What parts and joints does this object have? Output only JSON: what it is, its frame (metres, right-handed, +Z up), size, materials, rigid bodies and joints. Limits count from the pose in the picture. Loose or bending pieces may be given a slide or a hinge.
==
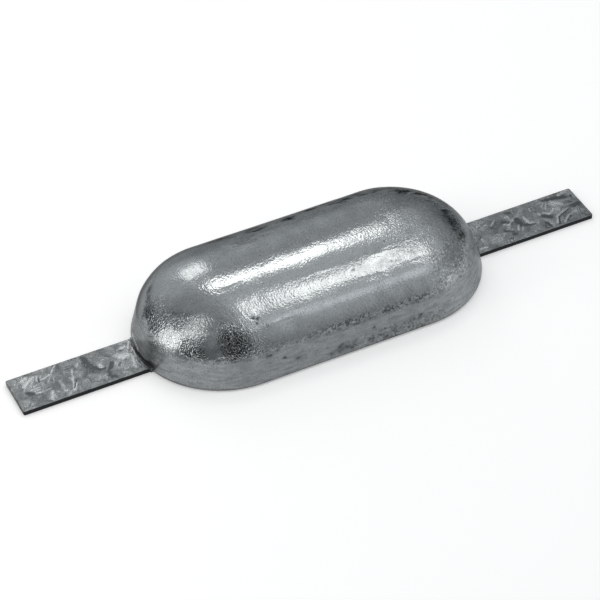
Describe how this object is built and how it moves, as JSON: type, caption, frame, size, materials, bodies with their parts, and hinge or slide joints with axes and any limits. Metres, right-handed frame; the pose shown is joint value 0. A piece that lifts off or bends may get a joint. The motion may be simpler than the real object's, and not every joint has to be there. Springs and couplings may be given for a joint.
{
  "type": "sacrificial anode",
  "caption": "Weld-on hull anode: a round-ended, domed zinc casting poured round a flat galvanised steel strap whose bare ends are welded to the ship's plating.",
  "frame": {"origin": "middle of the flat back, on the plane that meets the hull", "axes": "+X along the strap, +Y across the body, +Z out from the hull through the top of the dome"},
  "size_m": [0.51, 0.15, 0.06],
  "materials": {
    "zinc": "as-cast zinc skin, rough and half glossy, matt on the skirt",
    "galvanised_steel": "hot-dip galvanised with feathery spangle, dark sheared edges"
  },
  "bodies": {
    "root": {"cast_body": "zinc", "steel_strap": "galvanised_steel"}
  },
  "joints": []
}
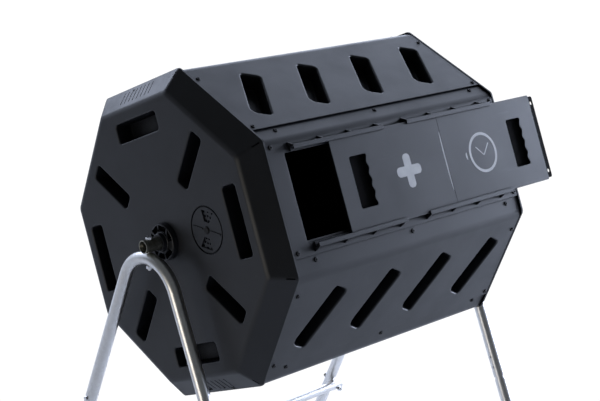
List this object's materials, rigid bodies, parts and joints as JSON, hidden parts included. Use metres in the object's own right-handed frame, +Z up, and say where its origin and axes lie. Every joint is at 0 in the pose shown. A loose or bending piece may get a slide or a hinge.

WORK TO COMPLETE.
Look through the data and gather every line with the string "type" in it.

SOLUTION TO THE PROBLEM.
Describe how this object is built and how it moves, as JSON: type, caption, frame, size, materials, bodies with their parts, and hinge or slide joints with axes and any limits. Metres, right-handed frame; the pose shown is joint value 0. A piece that lifts off or bends may get a joint. The motion may be simpler than the real object's, and not every joint has to be there. Springs and couplings may be given for a joint.
  "type": "sacrificial anode",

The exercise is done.